Repeat exactly the lines between and including those that contain "carrier_level, lower_level_screws, upper_level_screws" and "obj.data = obj.data.copy()". Output no other line.

■ ■ ■ ■ ■

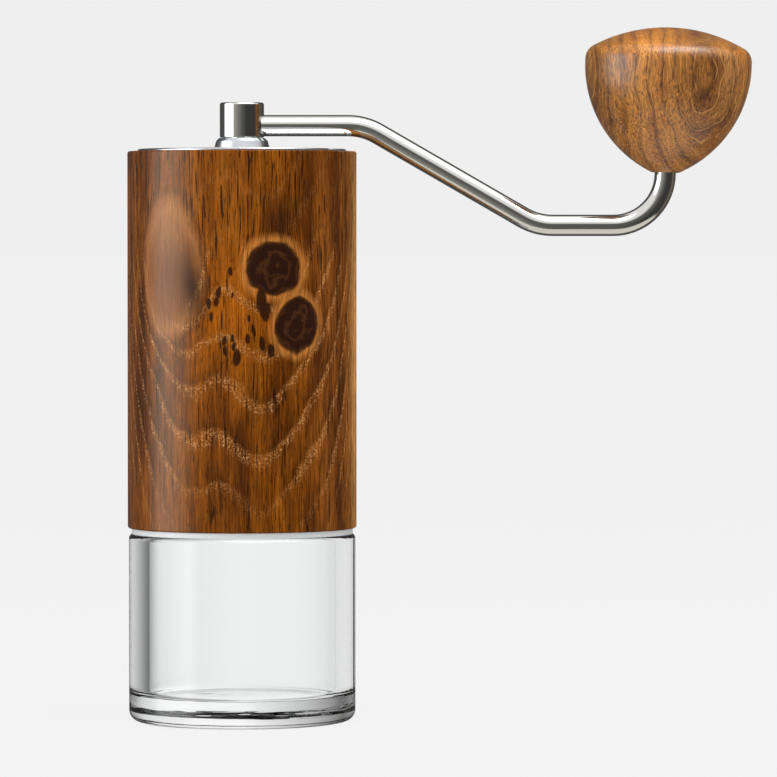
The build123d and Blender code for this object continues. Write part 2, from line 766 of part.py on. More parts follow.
def dial():
    edge = 0.6
    body = turned([
        (NUT_RADIUS, dial_bottom),
        (DIAL_RADIUS - edge, dial_bottom),
        (DIAL_RADIUS, dial_bottom + edge),
        (DIAL_RADIUS, dial_top - edge),
        (DIAL_RADIUS - edge, dial_top),
        (NUT_RADIUS, dial_top),
    ])
    grip = Pos(DIAL_RADIUS + GRIP_RADIUS / 3, 0, 0) * disc(GRIP_RADIUS, dial_bottom - 1, dial_top + 1)
    pocket = Pos(CLICK_CIRCLE, 0, 0) * disc(DETENT_RADIUS + RUN_GAP, dial_top - DETENT_POCKET, dial_top + 1)
    flange = disc(NUT_FLANGE_RADIUS, dial_bottom - 1, dial_bottom + NUT_FLANGE)
    return body - around(grip, DIAL_GRIPS) - around(pocket, DETENT_COUNT) - flange


def dial_nut():
    """Brass bush pressed into the dial: threaded below, bored above to clear the axle's flats."""
    hole = AXLE_THREAD_RADIUS + RUN_GAP
    upper_hole = AXLE_RADIUS + RUN_GAP
    step = dial_top - BURR_TRAVEL - 2 * AXLE_STEP
    return turned([
        (hole, dial_bottom),
        (NUT_FLANGE_RADIUS, dial_bottom),
        (NUT_FLANGE_RADIUS, dial_bottom + NUT_FLANGE),
        (NUT_RADIUS, dial_bottom + NUT_FLANGE),
        (NUT_RADIUS, dial_top),
        (upper_hole, dial_top),
        (upper_hole, step),
        (hole, step),
    ])


# ---- Crank ----
def crank_hub():
    top = hub_bottom + HUB_HEIGHT
    body = disc(HUB_RADIUS, hub_bottom, top)
    body = fillet(body.edges().group_by(Axis.Z)[-1], HUB_EDGE)
    body = chamfer(body.edges().group_by(Axis.Z)[0], 0.2)
    body -= double_d(AXLE_RADIUS + DRIVE_GAP, AXLE_FLAT + DRIVE_GAP, hub_bottom - 1, axle_top + 0.3)
    seat = Pos(HUB_RADIUS - ROD_SEAT, 0, rod_level) * Rot(0, 90, 0) * disc(ROD_RADIUS, 0, 2 * ROD_SEAT)
    return body - seat


def arm_route():
    """Centre line of the bent rod, from the hub's seat to the tip in the knob."""
    direction = knob_frame.z_dir
    foot = Vector(*knob_frame.origin)
    last_corner = foot - direction * (KNOB_FOOT / cos(lean))
    tip = foot + direction * tip_height
    return FilletPolyline(
        (HUB_RADIUS - ROD_SEAT, 0, rod_level),
        (FIRST_CORNER, 0, rod_level),
        (second_corner, 0, lower_level),
        last_corner,
        tip,
        radius=[SHOULDER_BEND, SHOULDER_BEND, KNOB_BEND],
    )


def crank_arm():
    route = arm_route()
    rod = sweep(Plane(origin=route @ 0, z_dir=route % 0) * Circle(ROD_RADIUS), path=route)
    rod = chamfer(rod.edges().group_by(Axis.Z)[-1], 0.5)
    return rod - knob_frame * snap_groove()


snap_level = tip_height - SNAP_BACK


def snap_groove():
    depth = SNAP_WIRE
    return ring(ROD_RADIUS - depth, ROD_RADIUS + 2, snap_level - SNAP_WIRE, snap_level + SNAP_WIRE)


def knob_snap_ring():
    """Wire ring in the rod's groove that stands out into a groove in the bush."""
    low, high = snap_level - SNAP_WIRE, snap_level + SNAP_WIRE
    wire = ring(ROD_RADIUS - SNAP_WIRE, ROD_RADIUS + SNAP_WIRE, low, high)
    return knob_frame * opened(wire, ROD_RADIUS + SNAP_WIRE, low, high)


def knob_bush():
    """Closed brass bush in the knob."""
    low, high = BUSH_INSET, BUSH_INSET + BUSH_LENGTH
    half = SNAP_WIRE + 0.1
    body = ring(bush_bore, bush_radius, low, high - BUSH_CAP) + disc(bush_radius, high - BUSH_CAP, high)
    groove = ring(bush_bore - 0.1, ROD_RADIUS + SNAP_WIRE + 0.1, snap_level - half, snap_level + half)
    return knob_frame * (body - groove)


def knob():
    """Turned wooden knob: a flank arc, a rounded rim and a shallow dome."""
    flank_centre = KNOB_RADIUS - FLANK_RADIUS
    foot_radius = flank_centre + sqrt(FLANK_RADIUS**2 - KNOB_WAIST**2)
    dome_centre = KNOB_HEIGHT - DOME_RADIUS
    rim_r = KNOB_RADIUS - RIM_RADIUS
    rim_z = dome_centre + sqrt((DOME_RADIUS - RIM_RADIUS) ** 2 - rim_r**2)
    spread = atan2(rim_z - dome_centre, rim_r)
    meet = (DOME_RADIUS * cos(spread), dome_centre + DOME_RADIUS * sin(spread))
    edges = [
        line((0, 0), (foot_radius, 0)),
        arc((foot_radius, 0), (flank_centre, KNOB_WAIST), (KNOB_RADIUS, KNOB_WAIST)),
        line((KNOB_RADIUS, KNOB_WAIST), (KNOB_RADIUS, rim_z)),
        arc((KNOB_RADIUS, rim_z), (rim_r, rim_z), meet),
        arc(meet, (0, dome_centre), (0, KNOB_HEIGHT)),
        line((0, KNOB_HEIGHT), (0, 0)),
    ]
    body = turned_edges(*edges) - disc(bush_radius, -1, BUSH_INSET + BUSH_LENGTH)
    return knob_frame * body


# ---- Writing the nodes ----
def main():
    os.makedirs("parts", exist_ok=True)
    save("wood_sleeve", wood_sleeve())
    save("body_tube", body_tube())
    save("jar", jar())
    save("jar_gasket", jar_gasket())
    save("lid", lid())
    save("lid_seal", lid_seal())
    for name, level in (("lower", lower_bearing), ("upper", upper_bearing)):
        outer, inner, balls, cage = bearing(level)
        save(f"{name}_bearing_outer_race", outer)
        save(f"{name}_bearing_inner_race", inner)
        save(f"{name}_bearing_balls", *balls)
        save(f"{name}_bearing_cage", cage)
        save(f"{name}_bearing_circlip", bearing_clip(level + BEARING_WIDTH))
        save(f"{name}_bearing_bridge", bridge(level))
    carrier_level, lower_level_screws, upper_level_screws = screw_levels()
    save("burr_carrier_screws", *placed_screws(carrier_level, short_screw(carrier_screw_length)))
    save("lower_bridge_screws", *placed_screws(lower_level_screws, countersunk_screw()))
    save("upper_bridge_screws", *placed_screws(upper_level_screws, countersunk_screw()))
    for name, level in zip(("lower", "upper_inner", "upper_outer"), axle_clip_levels()):
        save(f"axle_circlip_{name}", axle_clip(level))
    save("axle", axle())
    save("burr_carrier", burr_carrier())
    save("burr_retaining_ring", burr_ring())
    save("retaining_ring_screws", *around(ring_screw(), RING_SCREW_COUNT, BRIDGE_FIRST_ARM + 60))
    save("outer_burr", outer_burr())
    save("inner_burr", inner_burr())
    save("spring_seat", spring_seat())
    save("burr_spring", coil(SPRING_RADIUS, SPRING_WIRE, SPRING_TURNS, spring_floor, spring_top))
    save("click_plate", click_plate())
    save("adjusting_dial", dial())
    save("dial_nut", dial_nut())
    save("detent_balls", *around(detent_ball(), DETENT_COUNT))
    save("detent_springs", *around(detent_spring(), DETENT_COUNT))
    save("crank_hub", crank_hub())
    save("crank_arm", crank_arm())
    save("knob_snap_ring", knob_snap_ring())
    save("knob_bush", knob_bush())
    save("knob", knob())


main()
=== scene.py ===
import math

import bmesh
import bpy
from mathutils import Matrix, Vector


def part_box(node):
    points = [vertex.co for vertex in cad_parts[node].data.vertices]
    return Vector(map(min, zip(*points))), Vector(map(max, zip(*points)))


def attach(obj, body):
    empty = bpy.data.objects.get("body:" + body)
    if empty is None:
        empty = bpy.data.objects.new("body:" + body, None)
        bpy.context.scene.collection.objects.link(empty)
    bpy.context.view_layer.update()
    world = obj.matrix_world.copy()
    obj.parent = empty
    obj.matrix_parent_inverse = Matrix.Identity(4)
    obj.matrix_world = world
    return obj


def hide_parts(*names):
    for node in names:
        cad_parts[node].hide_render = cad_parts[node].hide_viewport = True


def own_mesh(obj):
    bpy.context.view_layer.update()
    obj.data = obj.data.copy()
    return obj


bl_info = {
    "name": "Hand crank coffee grinder looks",
    "version": (1, 0, 0),
    "blender": (4, 5, 0),
    "location": "3D View > Sidebar > Grinder",
    "description": "Finishes the parts of a hand crank coffee grinder and sets its studio",
    "category": "Object",
}

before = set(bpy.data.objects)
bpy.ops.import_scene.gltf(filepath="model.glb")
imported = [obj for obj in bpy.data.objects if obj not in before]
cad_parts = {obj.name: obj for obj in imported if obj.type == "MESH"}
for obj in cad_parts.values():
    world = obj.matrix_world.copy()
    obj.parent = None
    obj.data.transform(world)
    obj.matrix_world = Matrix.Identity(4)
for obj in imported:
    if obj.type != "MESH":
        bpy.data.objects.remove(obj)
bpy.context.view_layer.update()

MM = 0.001
SLEEVE_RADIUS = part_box("wood_sleeve")[1][0]
KNOB_LOW, KNOB_HIGH = (Vector(corner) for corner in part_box("knob"))
JAR_FLOOR = 6.8  # thickness of the jar's foot, in mm
NOISE_LOW, NOISE_HIGH = 0.3, 0.7  # where most of a noise texture's values lie

MATH = "ShaderNodeMath"
VECTOR = "ShaderNodeVectorMath"
NOISE = "ShaderNodeTexNoise"
RAMP = "ShaderNodeValToRGB"
BUMP = "ShaderNodeBump"
MIX = "ShaderNodeMix"  # for colours, its inputs are 0 the mask, 6 the colour under it and 7 the one over it
COLOURS = {"out": 2, "data_type": "RGBA"}
RANGE = "ShaderNodeMapRange"  # its inputs are 0 the value, 1 and 2 its range, 3 and 4 what that becomes
SMOOTH = {"interpolation_type": "SMOOTHSTEP"}


def linear(hex_colour):
    """A linear RGBA colour from an sRGB hex value."""
    channels = [int(hex_colour[i : i + 2], 16) / 255 for i in (1, 3, 5)]
    low = [c / 12.92 if c <= 0.04045 else ((c + 0.055) / 1.055) ** 2.4 for c in channels]
    return (*low, 1.0)


def add(tree, kind, inputs=None, out=0, **settings):
    """Adds a node with its settings and links, and returns one of its outputs."""
    node = tree.nodes.new(kind)
    for name, value in settings.items():
        setattr(node, name, value)
    for socket, value in (inputs or {}).items():
        if isinstance(value, bpy.types.NodeSocket):
            tree.links.new(value, node.inputs[socket])
        else:
            node.inputs[socket].default_value = value
    return node.outputs[out] if node.outputs else None


def set_stops(colour, stops):
    """Sets a colour ramp's stops, each a (place, hex colour) pair."""
    band = colour.node.color_ramp
    while len(band.elements) < len(stops):
        band.elements.new(0.5)
    for element, (place, hex_colour) in zip(band.elements, stops):
        element.position = place
        element.color = linear(hex_colour)


def new_material(name):
    """A node material with nothing in it yet, as (material, tree)."""
    material = bpy.data.materials.new(name)
    material.use_nodes = True
    tree = material.node_tree
    tree.nodes.clear()
    return material, tree


def dress(material, *node_names):
    """Gives CAD nodes their material."""
    for node_name in node_names:
        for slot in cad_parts[node_name].material_slots:
            slot.link = "OBJECT"
            slot.material = material


# ---- Wood ----
def knot_group():
    """Node group: how near a point on the unrolled surface is to a knot, and how the knot bends the grain."""
    tree = bpy.data.node_groups.new("knot", "ShaderNodeTree")
    for name in ("Point", "Centre", "Reach"):
        tree.interface.new_socket(name, in_out="INPUT", socket_type="NodeSocketVector")
    for name in ("Near", "Radius", "Sway"):
        tree.interface.new_socket(name, in_out="OUTPUT", socket_type="NodeSocketFloat")
    sockets = add(tree, "NodeGroupInput").node.outputs
    offset = add(tree, VECTOR, {0: sockets["Point"], 1: sockets["Centre"]}, operation="SUBTRACT")
    offset = add(tree, VECTOR, {0: offset, 1: sockets["Reach"]}, operation="DIVIDE")
    radius = add(tree, VECTOR, {0: offset}, out="Value", operation="LENGTH")
    square = add(tree, MATH, {0: radius, 1: radius}, operation="MULTIPLY")
    square = add(tree, MATH, {0: square, 1: -1.0}, operation="MULTIPLY")
    near = add(tree, MATH, {0: square}, operation="EXPONENT")
    across = add(tree, "ShaderNodeSeparateXYZ", {0: offset})
    sway = add(tree, MATH, {0: across, 1: near}, operation="MULTIPLY")
    add(tree, "NodeGroupOutput", {"Near": near, "Radius": radius, "Sway": sway})
    return tree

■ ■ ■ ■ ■

EXPECTED ANSWER:
    carrier_level, lower_level_screws, upper_level_screws = screw_levels()
    save("burr_carrier_screws", *placed_screws(carrier_level, short_screw(carrier_screw_length)))
    save("lower_bridge_screws", *placed_screws(lower_level_screws, countersunk_screw()))
    save("upper_bridge_screws", *placed_screws(upper_level_screws, countersunk_screw()))
    for name, level in zip(("lower", "upper_inner", "upper_outer"), axle_clip_levels()):
        save(f"axle_circlip_{name}", axle_clip(level))
    save("axle", axle())
    save("burr_carrier", burr_carrier())
    save("burr_retaining_ring", burr_ring())
    save("retaining_ring_screws", *around(ring_screw(), RING_SCREW_COUNT, BRIDGE_FIRST_ARM + 60))
    save("outer_burr", outer_burr())
    save("inner_burr", inner_burr())
    save("spring_seat", spring_seat())
    save("burr_spring", coil(SPRING_RADIUS, SPRING_WIRE, SPRING_TURNS, spring_floor, spring_top))
    save("click_plate", click_plate())
    save("adjusting_dial", dial())
    save("dial_nut", dial_nut())
    save("detent_balls", *around(detent_ball(), DETENT_COUNT))
    save("detent_springs", *around(detent_spring(), DETENT_COUNT))
    save("crank_hub", crank_hub())
    save("crank_arm", crank_arm())
    save("knob_snap_ring", knob_snap_ring())
    save("knob_bush", knob_bush())
    save("knob", knob())


main()
=== scene.py ===
import math

import bmesh
import bpy
from mathutils import Matrix, Vector


def part_box(node):
    points = [vertex.co for vertex in cad_parts[node].data.vertices]
    return Vector(map(min, zip(*points))), Vector(map(max, zip(*points)))


def attach(obj, body):
    empty = bpy.data.objects.get("body:" + body)
    if empty is None:
        empty = bpy.data.objects.new("body:" + body, None)
        bpy.context.scene.collection.objects.link(empty)
    bpy.context.view_layer.update()
    world = obj.matrix_world.copy()
    obj.parent = empty
    obj.matrix_parent_inverse = Matrix.Identity(4)
    obj.matrix_world = world
    return obj


def hide_parts(*names):
    for node in names:
        cad_parts[node].hide_render = cad_parts[node].hide_viewport = True


def own_mesh(obj):
    bpy.context.view_layer.update()
    obj.data = obj.data.copy()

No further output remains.